NB Power could escape Liberal-promised rate freeze thanks to unlikely source
Green Leader David Coon has long history of battling NB Power initiatives
The likelihood of NB Power having its rates frozen for the next four years appears to have dimmed to near zero given the uncertainty over who will govern the province — even if New Brunswick Liberals manage to retain power — and the utility can thank its old nemesis, Green Party leader David Coon, for the reprieve.
"It's a non-starter," Coon said Thursday about the signature Liberal campaign promise to bypass the Energy and Utilities Board and impose up to $300 million in rate freezes on the financially challenged utility over the next four years.
"Freezing power rates is a bad idea. It's interference in a regulatory process; we've got to look at the best economic interests of New Brunswickers. It would be foolish."
Premier Brian Gallant has said he will seek to find "common ground" with Green Party MLAs in an upcoming throne speech to win enough support to keep governing — a condition the freeze does not meet.
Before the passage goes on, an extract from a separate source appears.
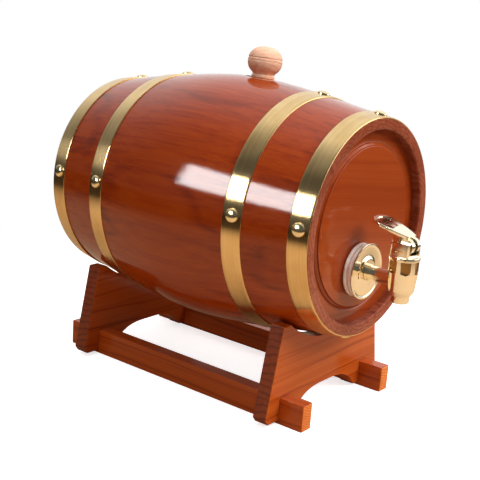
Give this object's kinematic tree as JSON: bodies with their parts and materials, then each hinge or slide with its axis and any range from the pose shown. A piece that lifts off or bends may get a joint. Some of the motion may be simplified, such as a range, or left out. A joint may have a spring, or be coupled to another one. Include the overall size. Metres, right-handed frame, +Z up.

"We believe we can earn the votes of many in the legislature," Gallant said Thursday. "We want to be able to consult and discuss what should get into the speech from the throne. We are open to other ideas from other political parties "
No Liberal election promise attracted more scorn from Coon during the campaign than the proposed rate freeze, a position he has not budged on since.
Gallant has not said the freeze is dead, but on Thursday sounded like he might be laying the groundwork for its funeral.
"We have to be open to the other political parties platforms, which means we have to put water in our wine for our platform as well," said Gallant when asked if Coon's objections to the rate freeze would be fatal to the promise.
"We are willing to look at some of the elements we put forward in our platform and to say maybe another day."
'They should go forward'
NB Power has been conspicuously silent on what it plans to do with power rates going forward since Liberals first promised a freeze to voters in late August.
It has a longstanding plan to increase rates by two per cent per year or more to retire $1 billion in debt and cope with carbon taxes if they come.
In each of the last two years, the utility has submitted its annual rate application to the Energy and Utilities Board during the first week of October, but this year it has already let that date pass with no word of its intention.
Coon said if NB Power is waiting to find out who will be governing the province before applying for new rates, it shouldn't.
"To me, they should be continuing on as required if they are looking for a change in power rates. They should go forward," he said
Coon's history with NB Power
Coon is an unlikely white knight to come to the utility's defence.
He has a long history of opposing NB Power initiatives at regulatory hearings in his former role as executive director of the New Brunswick Conservation Council.
In the early 2000s, he fought the utility's ill-fated, $700-million conversion of the Coleson Cove oil-fired generating station to burn the Venezuelan fossil fuel orimulsion. He later battled executives over what proved to be optimistic plans to quickly and cheaply refurbish the Point Lepreau nuclear generating station.
Venezuela eventually refused to deliver orimulsion after the Coleson Cove conversion was complete and the nuclear refurbishment went three years late and $1 billion over budget, all problems Coon predicted.
Still, Coon has long been an advocate of NB Power answering to a professional regulator like the Energy and Utilities Board and not to politicians, and he instantly opposed the idea of a rate freeze imposed by a political party on that principle.
Coon said if NB Power executives are grateful for the backing of an old foe against political meddling in its rates, they are not saying.
"I haven't heard from any of them yet," he said.